Eppure la guerra e la violenza hanno esacerbato anche le disuguaglianze strutturali e le discriminazioni di ogni genere già presenti all’interno della società ucraina, anche prima del conflitto. Il rapporto di UN Women and CARE International ha sottolineato come sia necessario «un approccio intersezionale alla crisi» che affronti i rischi aggravati per le comunità emarginate: lesbiche, gay, bisessuali, transgender, Rom, persone con disabilità e persone che vivono con malattie croniche che affrontano enormi difficoltà e hanno esigenze particolari per quanto riguarda la loro salute e sicurezza. «È necessario che le risposte umanitarie siano risposte di genere e affrontare i bisogni particolari delle comunità emarginate», era l’appello di Winnie Byanyima, direttore esecutivo di UNAIDS, il Programma delle Nazioni Unite per l’HIV e l’AIDS. «Il coraggio e l’impegno delle donne leader che continuano a servire le loro comunità, anche di fronte alla guerra, in Ucraina e in tutto il mondo è un’ispirazione».

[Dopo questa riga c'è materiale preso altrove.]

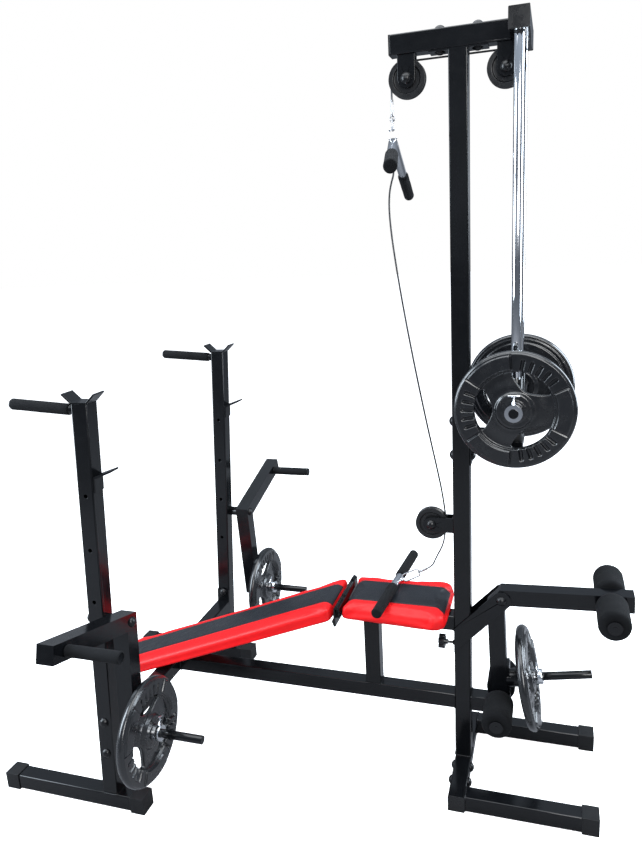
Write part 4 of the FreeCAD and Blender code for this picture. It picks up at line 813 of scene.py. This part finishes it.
def add_slack_cable():
    """From the lat bar's clip in a long bow to the back of the low pulley."""
    start = Vector((middle_of("main_cable_front").x, 0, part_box("low_cable_upper")[1].z))
    bow = [(-186, 1836), (-193, 1806), (-195, 1760), (-190, 1693), (-181.5, 1625), (-172, 1557),
           (-161.5, 1489), (-150.3, 1421), (-138.6, 1353), (-126.4, 1285), (-113.7, 1217), (-100.6, 1149),
           (-87, 1081), (-73, 1013), (-61.5, 953), (-54.2, 905)]
    route = [start, start - Vector((0, 0, 0.018))] + [Vector((x, 0, z)) / 1000 for x, z in bow]
    route += [on_pulley(6), on_pulley(-2, 0.0439), on_pulley(-10)]
    path = on_spline("slack_route", route)
    piece = add_cable("slack_cable", path, CABLE, "low_cable_upper")
    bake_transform(piece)


def add_tail_cable():
    """From the low pulley down and forward to the row bar's clip."""
    row_end = Vector((-0.11941, 0.04883, 0.66369))
    tail = [on_pulley(-10), Vector((-0.0524, 0, 0.8108)), Vector((-0.0575, 0.008, 0.779)),
            Vector((-0.0673, 0.018, 0.7513)), Vector((-0.079, 0.029, 0.727)), Vector((-0.090, 0.040, 0.702)),
            Vector((-0.10170, 0.05027, 0.67286)), row_end]
    path = on_spline("tail_route", tail)
    piece = add_cable("tail_cable", path, GREY_CABLE, "low_cable_lower")
    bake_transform(piece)


def add_taut_cable(name, node):
    """A straight run from an upper pulley down to the body that it pulls."""
    low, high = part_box(node)
    middle = (low + high) / 2
    ends = [Vector((middle.x, 0, high.z)), Vector((middle.x, 0, low.z))]
    path = [ends[0].lerp(ends[1], k / 24) for k in range(25)]
    piece = add_cable(name, path, GREY_CABLE, node)
    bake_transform(piece)


# ---------------------------------------------------------------- welds and edge bevels

BEAD_RADIUS, BEAD_IN = 0.0022, 0.001


def square_path(centre, turn, half=0.0255, corner=0.004, steps=22):
    """Points round a square tube, in the plane of the turned X and Y."""
    path = []
    for quarter in range(4):
        for step in range(steps):
            share = -1 + 2 * step / steps
            spot = Vector((half, share * (half - corner), 0))
            spot.rotate(Matrix.Rotation(math.radians(90 * quarter), 3, "Z"))
            path.append(Vector(centre) + turn.to_3x3() @ spot)
    return path


def add_welds():
    """Weld beads where tubes meet."""
    beam = middle_of("main_beam")
    seat = middle_of("seat_support_post")
    low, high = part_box("seat_support_post")
    level, upright = Matrix.Identity(4), rotation(90, "Y")
    spots = [((seat.x, 0, low.z + BEAD_IN), level), ((seat.x, 0, high.z - BEAD_IN), level),
             ((0, 0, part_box("tower_post")[0].z + BEAD_IN), level),
             ((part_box("main_beam")[1].x - BEAD_IN, 0, beam.z), upright),
             ((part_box("main_beam")[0].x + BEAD_IN, 0, beam.z), upright),
             ((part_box("seat_rail")[1].x - BEAD_IN, 0, 0.522), upright),
             ((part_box("leg_arm_stop")[0].x + BEAD_IN, 0, beam.z), upright)]
    for side in (1, -1):
        spots.append(((0.026, side * 0.184, 0.028), upright))
        spots.append(((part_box("rack_post_left")[0].x + 0.027, side * 0.430, 0.0535), level))
    for index, (centre, turn) in enumerate(spots):
        mesh = tube("weld", square_path(centre, turn), BEAD_RADIUS, sides=8, closed=True, ripple=0.25)
        add_piece("weld_%02d" % index, mesh, "frame", PAINT)


def soften_edges():
    """A fine bevel that catches the light on every shown CAD edge."""
    for node in NODES.values():
        if node.hide_render:
            continue
        weld = node.modifiers.new("join", "WELD")
        weld.merge_threshold = 0.00001
        bevel = node.modifiers.new("edge", "BEVEL")
        bevel.width = 0.0007
        bevel.segments = 2
        bevel.limit_method = "ANGLE"
        bevel.angle_limit = math.radians(35)
        bevel.use_clamp_overlap = True
        bevel.harden_normals = False


SCENE.view_settings.view_transform = "Standard"
add_camera()
add_stage()

for part in frame["record"]["subparts"]:
    shown = NODES[part["node"]]
    shown.data.materials.clear()
    finish = STEEL if part["node"] in BRIGHT_WIRE else FINISH[part["material_slot"]]
    shown.data.materials.append(finish)

add_slack_cable()
add_tail_cable()
add_taut_cable("lat_cable", "main_cable_front")
add_taut_cable("carriage_cable", "main_cable_rear")
add_seat()
add_backrest()
add_grips()
add_nuts()
add_plates()
add_welds()
soften_edges()
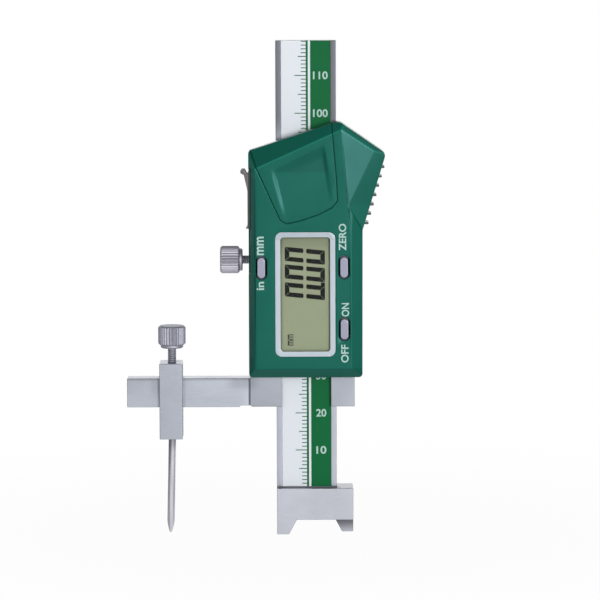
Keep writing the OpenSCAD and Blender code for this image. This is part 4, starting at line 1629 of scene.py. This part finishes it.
@dataclass
class Scriber(SubAssembly):
    """Needle holder and the needle pressed into it.

    `point` gives the needle's end as shares of its radius and of `point_l`, and `lean` is how
    far it leans to a side for each millimetre above or below `lean_z`.
    """

    needle_x: float = -36.2
    needle_r: float = 1.0
    broken_edge: float = 0.06
    shank_r: float = 0.8
    shank_l: float = 7.0
    holder_z: float = 25.7
    point_l: float = 3.2
    point: tuple[tuple[float, float], ...] = (
        (0.95, 0.88), (0.87, 0.72), (0.76, 0.55), (0.64, 0.4), (0.52, 0.25), (0.41, 0.13),
        (0.29, 0.04), (0.15, 0.0))
    lean: float = 0.024
    lean_z: float = 13.0

    def needle(self) -> bpy.types.Object:
        """Needle turned in one piece: shank, body with broken edges and rounded point.

        It sits a little out of upright in its holder.
        """
        r = self.needle_r
        shoulder = self.holder_z
        top = shoulder + self.shank_l
        profile = [(0, top), (self.shank_r, top), (self.shank_r, shoulder),
                   (r - self.broken_edge, shoulder), (r, shoulder - self.broken_edge),
                   (r, self.point_l + 0.25), (r - 0.012, self.point_l)]
        point = [(across * r, along * self.point_l) for across, along in self.point]
        mesh = turned_mesh(profile + point + [(0, 0)], 48)
        mesh.transform(Matrix.Translation((self.needle_x * MM, 0, 0)))
        for vert in mesh.vertices:
            vert.co.x += (vert.co.z - self.lean_z * MM) * self.lean
        return piece_from(mesh, "scriber_needle_polished", POLISHED_STEEL)

    def build(self) -> None:
        """Builds and dresses the group."""
        self.rounded("needle_holder", "needle_holder_ground", HOLDER_STEEL, 0.16, "scriber",
                     "ground_steel")
        self.keep(self.needle(), "scriber", "polished_steel", "scriber_needle")


@dataclass
class Studio:
    """Camera at the photograph's angle, soft lamps, white surroundings and a white floor.

    The camera's place, lens and sensor are in millimetres and its turns in degrees. All other
    lengths are in metres. `overhead`, `beside` and `behind` each hold the parts of a direction
    between which a border of the surroundings fades.
    """

    eye: Point = (-1.67, -1028.9, 181.55)
    pitch: float = 83.4
    roll: float = -0.2
    lens: float = 233.4
    sensor: float = 36.0
    clip: tuple[float, float] = (0.05, 30.0)
    middle: Point = (0, 0, 0.07)
    daylight: float = 0.55
    overhead: tuple[float, float] = (0.3, 0.6)
    beside: tuple[float, float] = (0.55, 0.9)
    panel: float = 0.75
    behind: tuple[float, float] = (0.5, 0.95)
    backdrop: float = 1.0
    left_dimming: float = 0.45
    overhead_dimming: float = 0.6
    floor_half: float = 12.0

    def camera(self) -> None:
        """Makes the camera and gives it to the scene."""
        data = bpy.data.cameras.new("camera")
        data.lens = self.lens
        data.sensor_width = self.sensor
        data.clip_start, data.clip_end = self.clip
        made = bpy.data.objects.new("camera", data)
        made.location = Vector(self.eye) * MM
        pitch = Matrix.Rotation(math.radians(self.pitch), 3, "X")
        roll = Matrix.Rotation(math.radians(self.roll), 3, "Z")
        made.rotation_euler = (pitch @ roll).to_euler()
        bpy.context.scene.collection.objects.link(made)
        bpy.context.scene.camera = made

    def lamp(self, name: str, place: Point, power: float, size: float) -> None:
        """Adds a soft square lamp that faces the middle of the gauge.

        Args:
            name: the lamp's name.
            place: its place, in metres.
            power: in watts.
            size: its side, in metres.
        """
        data = bpy.data.lights.new(name, "AREA")
        data.energy = power
        data.size = size
        made = bpy.data.objects.new(name, data)
        made.location = place
        way = Vector(self.middle) - Vector(place)
        made.rotation_euler = way.to_track_quat("-Z", "Y").to_euler()
        bpy.context.scene.collection.objects.link(made)

    def surroundings(self) -> None:
        """White world, dimmer as light, most of all from above and from the left.

        Reflections see dark panels overhead and at both sides, and a bright backdrop.
        """
        world = bpy.data.worlds.new("surroundings")
        world.use_nodes = True
        world.node_tree.nodes.clear()
        builder = NodeBuilder(world.node_tree)
        camera, glossy, through = builder.rays()
        way = builder.node("ShaderNodeSeparateXYZ", inputs={
            0: builder.node("ShaderNodeTexCoord").outputs["Generated"]})
        x, y, z = (Number(builder, out) for out in way.outputs)
        panels = z.ramp(*self.overhead).most(abs(x).ramp(*self.beside))
        mirrored = 1 - panels * self.panel + y.ramp(*self.behind) * self.backdrop
        strength = camera.most(through) + glossy * mirrored
        above = 1 - z.ramp(*self.overhead) * self.overhead_dimming
        left = 1 - (x * -1).ramp(*self.beside) * self.left_dimming
        plain = (1 - camera.most(through).most(glossy)) * (above * left)
        sky = builder.node("ShaderNodeBackground", inputs={
            "Color": (1, 1, 1, 1), "Strength": strength + plain * self.daylight})
        builder.node("ShaderNodeOutputWorld", inputs={"Surface": sky.outputs[0]})
        bpy.context.scene.world = world

    def floor(self) -> None:
        """Adds the floor, which isn't part of the gauge."""
        form = bmesh.new()
        bmesh.ops.create_grid(form, x_segments=4, y_segments=4, size=self.floor_half)
        piece_from(mesh_of(form, "floor"), "floor", StudioFloor("studio floor"))

    def build(self) -> None:
        """Builds the studio."""
        self.camera()
        self.surroundings()
        self.floor()
        self.lamp("key", (0.45, -1.26, 0.19), 8.6, 0.3)
        self.lamp("fill", (-0.5, -1.1, 0.2), 1.2, 0.7)
        bpy.context.scene.view_settings.view_transform = "Standard"


# The gauge's two thumbscrews and its slotted screws.
THUMBSCREWS = (
    Thumbscrew("lock_screw", "lock_knob", (-9.03, 0, 73.4), Facing.LEFT, 7.87, PLATED_ACROSS),
    Thumbscrew("holder_screw", "clamp_knob", (-35.85, 0, 41.93), Facing.UP, 7.9, PLATED_UPRIGHT))
SLOTTED_SCREWS = (
    Screws("housing_screws", "slider",
           [(-12, 3.1, 47.2), (10.4, 3.1, 47.2), (10.6, 3.1, 98.3), (-12, 3.1, 81)],
           Facing.BACK, (0.7, 10.9), (1.5, 1.0)),
    Screws("foot_screws", "base", [(-4, 4.2, 9), (4, 4.2, 9)], Facing.BACK, (0.9, 3.4), (1.6, 1.1)),
    Screws("end_stop_screws", "base", [(-5, 3.35, 126), (5, 3.35, 126)],
           Facing.BACK, (0.7, 2.8), (1.3, 0.6)),
    Screws("circuit_board_screws", "slider", [(-11.6, -3.5, 57), (10.4, -3.5, 79.5)],
           Facing.FRONT, (0.5, 3.2), (0.95, 0.5)),
    Screws("gib_adjusting_screws", "slider", [(-14.7, 0, 52), (-14.7, 0, 92)],
           Facing.LEFT, (1.0, 5.3), (1.0, 1.0)))


def main() -> None:
    """Builds the groups in order and reports each piece."""
    logging.basicConfig(level=logging.INFO, format="%(name)s: %(message)s")
    for group in (Studio(), BeamAndFoot(), SliderFrame(), Housing(), Display(), Keys(), Scriber()):
        group.build()
    knurl = knurl_tree()
    for screw in THUMBSCREWS:
        screw.build(knurl)
    slotted = screw_tree()
    for kind in SLOTTED_SCREWS:
        kind.build(slotted)


if __name__ == "__main__":
    main()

E in questo contesto l’Europa potrebbe fare di più? «Cerco di fare un esempio. Sono una dottoressa ucraina – spiega Liyca – però posso svolgere subito la mia attività una volta che vado all’estero? Non credo proprio, ma che lavoro mi potrebbero offrire? La badante? La donna di servizio? Rispetto chi svolge questi lavori, però ho studiato per 10 anni per diventare medico e ho tanti anni di esperienza alle mie spalle». E poi «Io penso che l’Europa, e tutti gli altri Paesi, cerchino di aiutare molto, ma non comprendono tutto quello che sta accadendo. Laddove non c’è una guerra, dove non c’è un Paese vicino che ti attacca e ti stermina, si fa fatica a comprendere quanto stia accadendo. In tanti pensavano che Ucraina e Russia fossero uno stesso Paese, senza differenze, ma è da tanto tempo che siamo due popoli differenti, con culture differenti, con due lingue differenti», conclude.